### Written exercise
What is needed is the run of lines from the one with "Describe how this" through the close of the data, set down exactly.
——
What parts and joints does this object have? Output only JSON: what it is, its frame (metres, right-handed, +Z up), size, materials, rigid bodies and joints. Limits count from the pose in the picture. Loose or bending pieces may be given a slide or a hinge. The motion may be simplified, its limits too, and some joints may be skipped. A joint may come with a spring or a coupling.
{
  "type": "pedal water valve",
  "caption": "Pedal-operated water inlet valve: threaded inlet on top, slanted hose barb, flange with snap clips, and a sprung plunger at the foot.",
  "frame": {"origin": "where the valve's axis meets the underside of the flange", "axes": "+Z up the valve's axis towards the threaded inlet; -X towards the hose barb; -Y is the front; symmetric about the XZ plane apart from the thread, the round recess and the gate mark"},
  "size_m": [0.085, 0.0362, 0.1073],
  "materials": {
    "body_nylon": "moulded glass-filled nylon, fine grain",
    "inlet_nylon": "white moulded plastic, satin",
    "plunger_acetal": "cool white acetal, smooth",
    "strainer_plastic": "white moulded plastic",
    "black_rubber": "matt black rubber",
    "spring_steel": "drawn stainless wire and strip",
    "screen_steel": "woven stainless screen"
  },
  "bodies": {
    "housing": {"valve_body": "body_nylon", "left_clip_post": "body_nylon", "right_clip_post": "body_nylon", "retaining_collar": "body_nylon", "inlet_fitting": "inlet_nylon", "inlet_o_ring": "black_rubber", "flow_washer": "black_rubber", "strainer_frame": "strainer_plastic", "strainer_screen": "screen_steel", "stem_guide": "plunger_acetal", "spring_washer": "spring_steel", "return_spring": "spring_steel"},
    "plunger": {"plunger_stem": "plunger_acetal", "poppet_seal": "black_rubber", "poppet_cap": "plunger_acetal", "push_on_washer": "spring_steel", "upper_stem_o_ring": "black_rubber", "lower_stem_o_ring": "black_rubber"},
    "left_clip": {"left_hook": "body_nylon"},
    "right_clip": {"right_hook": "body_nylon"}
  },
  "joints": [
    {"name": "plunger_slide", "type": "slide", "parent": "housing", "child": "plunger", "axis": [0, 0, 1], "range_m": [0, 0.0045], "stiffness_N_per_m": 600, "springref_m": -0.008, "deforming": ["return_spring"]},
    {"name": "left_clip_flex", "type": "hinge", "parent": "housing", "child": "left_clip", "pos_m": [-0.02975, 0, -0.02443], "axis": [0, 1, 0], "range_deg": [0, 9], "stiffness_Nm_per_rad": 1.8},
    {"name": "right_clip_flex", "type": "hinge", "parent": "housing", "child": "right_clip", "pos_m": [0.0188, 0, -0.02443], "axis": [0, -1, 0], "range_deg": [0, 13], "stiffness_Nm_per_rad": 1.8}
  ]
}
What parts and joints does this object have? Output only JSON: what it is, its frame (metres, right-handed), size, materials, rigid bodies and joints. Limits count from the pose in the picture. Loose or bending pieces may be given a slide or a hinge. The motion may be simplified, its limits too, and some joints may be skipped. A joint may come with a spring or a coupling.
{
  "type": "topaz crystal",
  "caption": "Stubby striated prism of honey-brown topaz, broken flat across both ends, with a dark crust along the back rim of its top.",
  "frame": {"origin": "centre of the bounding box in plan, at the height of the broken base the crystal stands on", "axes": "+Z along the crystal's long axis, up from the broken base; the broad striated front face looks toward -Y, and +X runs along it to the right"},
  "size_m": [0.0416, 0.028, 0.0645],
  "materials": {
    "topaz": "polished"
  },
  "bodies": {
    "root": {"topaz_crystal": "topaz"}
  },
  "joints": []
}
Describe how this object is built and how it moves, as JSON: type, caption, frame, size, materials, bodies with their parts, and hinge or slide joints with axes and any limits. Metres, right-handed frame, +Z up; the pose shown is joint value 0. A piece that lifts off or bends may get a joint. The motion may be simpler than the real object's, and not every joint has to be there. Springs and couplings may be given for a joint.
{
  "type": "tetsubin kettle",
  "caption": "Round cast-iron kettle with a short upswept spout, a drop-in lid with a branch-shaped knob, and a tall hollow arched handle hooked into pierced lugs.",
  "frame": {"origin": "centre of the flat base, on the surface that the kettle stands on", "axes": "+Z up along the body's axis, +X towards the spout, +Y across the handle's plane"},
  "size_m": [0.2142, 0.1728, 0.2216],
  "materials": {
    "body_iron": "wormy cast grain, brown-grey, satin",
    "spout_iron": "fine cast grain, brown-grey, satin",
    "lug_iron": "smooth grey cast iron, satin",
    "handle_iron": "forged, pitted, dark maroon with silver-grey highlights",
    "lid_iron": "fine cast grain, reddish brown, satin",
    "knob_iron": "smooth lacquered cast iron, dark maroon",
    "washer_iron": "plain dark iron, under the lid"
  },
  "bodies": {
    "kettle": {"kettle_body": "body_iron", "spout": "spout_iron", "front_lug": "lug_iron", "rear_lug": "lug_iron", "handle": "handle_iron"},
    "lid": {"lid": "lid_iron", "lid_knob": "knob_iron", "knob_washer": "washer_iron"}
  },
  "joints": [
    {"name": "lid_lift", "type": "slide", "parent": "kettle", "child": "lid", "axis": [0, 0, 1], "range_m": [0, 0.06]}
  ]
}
——
### Correct response
Describe how this object is built and how it moves, as JSON: type, caption, frame, size, materials, bodies with their parts, and hinge or slide joints with axes and any limits. Metres, right-handed frame, +Z up; the pose shown is joint value 0. A piece that lifts off or bends may get a joint. The motion may be simpler than the real object's, and not every joint has to be there. Springs and couplings may be given for a joint.
{
  "type": "tetsubin kettle",
  "caption": "Round cast-iron kettle with a short upswept spout, a drop-in lid with a branch-shaped knob, and a tall hollow arched handle hooked into pierced lugs.",
  "frame": {"origin": "centre of the flat base, on the surface that the kettle stands on", "axes": "+Z up along the body's axis, +X towards the spout, +Y across the handle's plane"},
  "size_m": [0.2142, 0.1728, 0.2216],
  "materials": {
    "body_iron": "wormy cast grain, brown-grey, satin",
    "spout_iron": "fine cast grain, brown-grey, satin",
    "lug_iron": "smooth grey cast iron, satin",
    "handle_iron": "forged, pitted, dark maroon with silver-grey highlights",
    "lid_iron": "fine cast grain, reddish brown, satin",
    "knob_iron": "smooth lacquered cast iron, dark maroon",
    "washer_iron": "plain dark iron, under the lid"
  },
  "bodies": {
    "kettle": {"kettle_body": "body_iron", "spout": "spout_iron", "front_lug": "lug_iron", "rear_lug": "lug_iron", "handle": "handle_iron"},
    "lid": {"lid": "lid_iron", "lid_knob": "knob_iron", "knob_washer": "washer_iron"}
  },
  "joints": [
    {"name": "lid_lift", "type": "slide", "parent": "kettle", "child": "lid", "axis": [0, 0, 1], "range_m": [0, 0.06]}
  ]
}